US Materials 10 May 2019 22:43 (UTC +04:00)
U.S. President Donald Trump on Friday said he was in no hurry to sign a trade deal with China as Washington imposed a new set of tariffs on Chinese goods and negotiators ended two days of talks to try to salvage an agreement
Trump says no rush to reach deal with China as trade war escalates

U.S. President Donald Trump on Friday said he was in no hurry to sign a trade deal with China as Washington imposed a new set of tariffs on Chinese goods and negotiators ended two days of talks to try to salvage an agreement, Trend reported citing Reuters.

The United States early on Friday increased its tariffs on $200 billion in Chinese goods to 25% from 10%, rattling financial markets already worried the 10-month trade war between the world’s two largest economies could spiral out of control. China is expected to retaliate.

The tariffs went into effect just hours before U.S. Trade Representative Robert Lighthizer, U.S. Treasury Secretary Steven Mnuchin and Chinese Vice Premier Liu He held a second day of talks in Washington. The session ended after about 90 minutes.

“They were constructive discussions,” Mnuchin told reporters as he left Lighthizer’s offices near midday. Mnuchin said the negotiations were done for the day, CNBC reported.

Liu, the lead Chinese negotiator, told reporters at his hotel in Washington that the talks had gone “fairly well,” Bloomberg reported.

The two sides have agreed to meet again in Beijing in the future, the editor-in-chief of China’s state-run Global Times newspaper said in a tweet, citing what he described as an “authoritative source.”

In a series of morning tweets, Trump defended the tariff hike and said he was in “absolutely no rush” to finalize a deal, adding that the U.S. economy would gain more from the levies than any agreement.
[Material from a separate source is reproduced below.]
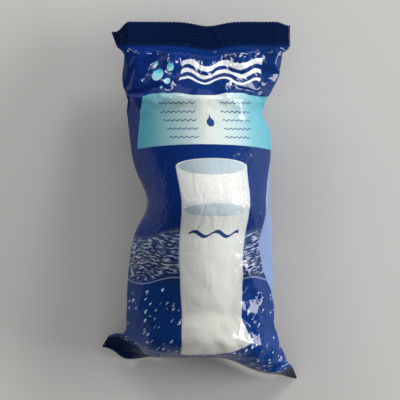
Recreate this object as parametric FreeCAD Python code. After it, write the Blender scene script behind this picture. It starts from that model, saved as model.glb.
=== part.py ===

“Tariffs will bring in FAR MORE wealth to our country than even a phenomenal deal of the traditional kind,” Trump said in one of the tweets.

Despite Trump’s insistence that China will absorb the cost of the tariffs, U.S. businesses will pay them and likely pass them on to consumers. Consumer spending accounts for more than two-thirds of U.S. economic activity.
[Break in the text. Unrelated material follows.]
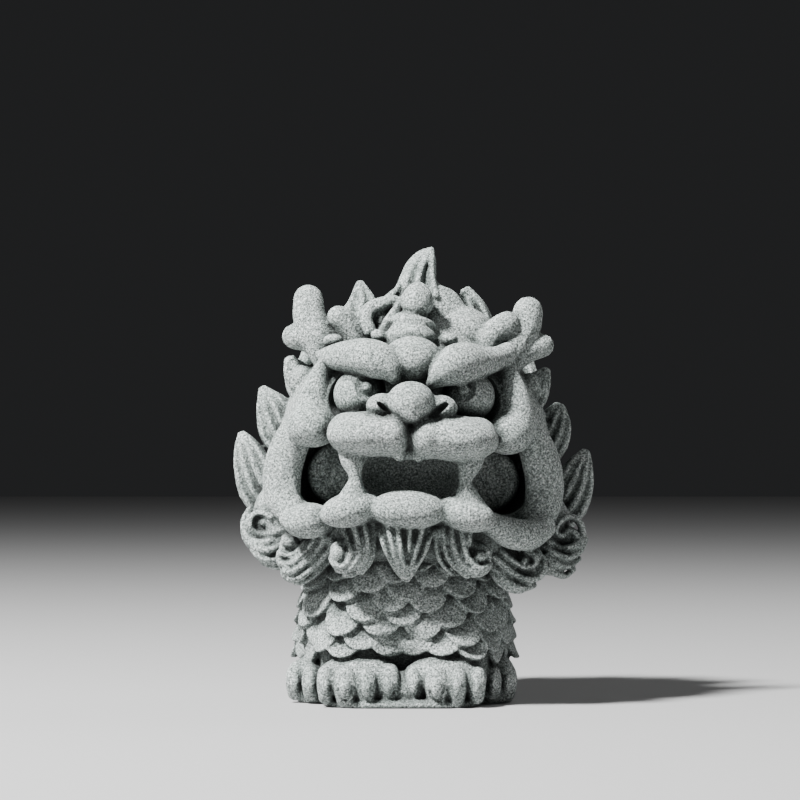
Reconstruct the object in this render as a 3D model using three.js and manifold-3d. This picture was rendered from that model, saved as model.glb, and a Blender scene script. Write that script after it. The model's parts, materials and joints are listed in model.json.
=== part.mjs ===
// A small qilin figure, cast in one piece from coarse sandstone: a great horned head with a
// gaping mouth, a flame mane and a curled beard, on a squat scaled body with clawed paws.
// Millimetres, +Z up, the face looks along -Y. The origin is at the middle of the footprint
// of the whole figure, on the ground.
import * as THREE from "three";
import { mergeVertices } from "three/addons/utils/BufferGeometryUtils.js";
import Module from "manifold-3d";

const wasm = await Module();
wasm.setup();

// Driving sizes, in millimetres and degrees.
const HEIGHT = 100; // from the ground to the tip of the crest
const BASE_THICKNESS = 2.6; // the flat foot that joins the four paws
const HEAD_LEAN = 2.2; // the head leans over to the figure's left by this many degrees

// The carving below keeps its proportions: lengths are in hundredths of the height.
const SHARE = HEIGHT / 100;
const BODY_X = -1.7; // the body stands this far off the middle of the whole footprint,
const BODY_Y = 2.6; // and this far back
const NECK_X = -1.3; // the head leans about a line this far off the middle,
const NECK_Z = 10.5; // at this height above the ground
const SIDES = [-1, 1];
const FACE_X = -1.2; // the face is this far off the middle of the head and its mane
const FRONT = [0, -1, 0];

const point = (p) => new THREE.Vector3(...p).multiplyScalar(SHARE);
const mirrored = ([x, y, z], side) => [x * side, y, z];
const mirroredPath = (path, side) => path.map((p) => mirrored(p, side));
const between = (a, b, t) => a + (b - a) * t;

// A value at t, from 0 to 1, in a row of evenly spaced values.
function along(values, t) {
  const place = Math.min(t, 1) * (values.length - 1);
  const i = Math.min(Math.floor(place), values.length - 2);
  return between(values[i], values[i + 1], place - i);
}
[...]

Global stocks, which have fallen this week on the increased U.S.-China tensions, came under renewed pressure on Friday. Major U.S. stock indexes opened sharply lower but pared losses after Friday’s talks ended. Prices of U.S. government debt rose while the U.S. dollar slipped against a basket of currencies.

Trump, who has adopted protectionist policies as part of his “America First” agenda and railed against China for trade practices he labels unfair, said the trade talks, originally due to end on Friday, could drag on beyond this week.
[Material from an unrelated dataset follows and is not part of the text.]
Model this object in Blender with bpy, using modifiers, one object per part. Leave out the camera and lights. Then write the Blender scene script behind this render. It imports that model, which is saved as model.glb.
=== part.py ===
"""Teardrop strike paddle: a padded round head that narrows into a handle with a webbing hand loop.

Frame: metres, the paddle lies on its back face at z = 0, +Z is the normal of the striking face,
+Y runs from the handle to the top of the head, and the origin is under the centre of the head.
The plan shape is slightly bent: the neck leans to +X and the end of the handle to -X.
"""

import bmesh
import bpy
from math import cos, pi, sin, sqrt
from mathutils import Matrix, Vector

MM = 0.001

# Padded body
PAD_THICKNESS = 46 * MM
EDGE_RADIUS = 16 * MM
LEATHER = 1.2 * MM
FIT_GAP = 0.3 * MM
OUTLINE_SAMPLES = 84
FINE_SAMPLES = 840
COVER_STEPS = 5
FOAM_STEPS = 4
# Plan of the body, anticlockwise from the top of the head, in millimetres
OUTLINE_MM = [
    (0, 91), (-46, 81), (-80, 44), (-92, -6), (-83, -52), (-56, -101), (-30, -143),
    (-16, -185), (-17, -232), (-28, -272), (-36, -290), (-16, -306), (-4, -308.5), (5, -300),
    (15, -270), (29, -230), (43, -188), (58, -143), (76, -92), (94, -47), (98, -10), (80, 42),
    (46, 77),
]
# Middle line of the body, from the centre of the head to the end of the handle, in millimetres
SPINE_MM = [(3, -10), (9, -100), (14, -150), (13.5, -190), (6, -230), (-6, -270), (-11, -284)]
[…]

“We will continue to negotiate with China in the hopes that they do not again try to redo deal!” said Trump, who has accused Beijing of reneging on commitments it made during months of negotiations.

Following the U.S. tariff hike, China’s Commerce Ministry said it would take countermeasures but did not elaborate.

China’s central bank said it was fully able to cope with any external uncertainty.

China responded to Trump’s tariffs last year with levies on a range of U.S. goods including soybeans and pork, which has hurt U.S. farmers at a time when their debt has spiked to the highest level in decades.

U.S. Agriculture Secretary Sonny Perdue said on Friday that Trump had asked him to create a plan to support the farmers. The U.S. Department of Agriculture already has rolled out up to $12 billion to help offset farmers’ China-related losses.